A Method of Selective Attention for Reservoir Based Agents
Kevin McKee
TL;DR
In reservoir-based reinforcement learning, training efficiency is hindered by high-dimensional, uninformative inputs. The paper compares Layer Normalization, a simple vector filter, and a novel Excessively Parameterized Input Concealment (EPIC) that uses reward-driven gradients to suppress inputs, with EPIC achieving the largest speedups. Empirically, input masking speeds training substantially, up to about four-fold versus a no-masking baseline and around two-fold over LayerNorm, sustaining gains across different distraction sizes. The work supports reward-driven selective attention as a practical, low-cost technique to enhance training efficiency for memory-augmented RL agents, with implications for designing attention mechanisms in sequential decision tasks.
Abstract
Training of deep reinforcement learning agents is slowed considerably by the presence of input dimensions that do not usefully condition the reward function.
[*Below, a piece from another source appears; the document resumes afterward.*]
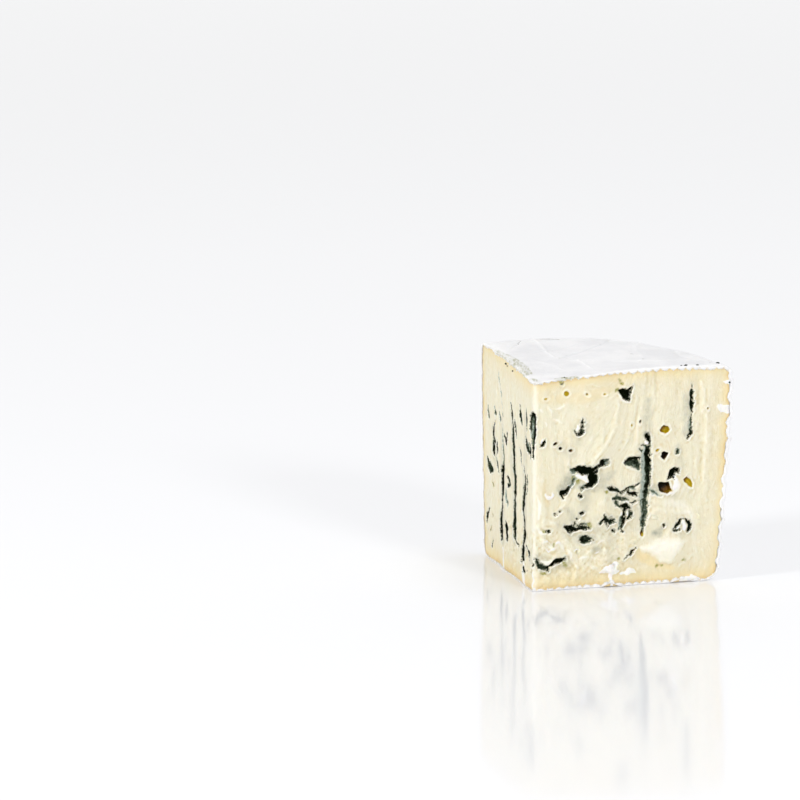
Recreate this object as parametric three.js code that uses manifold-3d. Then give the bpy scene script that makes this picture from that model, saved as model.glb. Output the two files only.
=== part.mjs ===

Existing modules such as layer normalization can be trained with weight decay to act as a form of selective attention, i.e. an input mask, that shrinks the scale of unnecessary inputs, which in turn accelerates training of the policy. However, we find a surprising result that adding numerous parameters to the computation of the input mask results in much faster training. A simple, high dimensional masking module is compared with layer normalization and a model without any input suppression. The high dimensional mask resulted in a four-fold speedup in training over the null hypothesis and a two-fold speedup in training over the layer normalization method.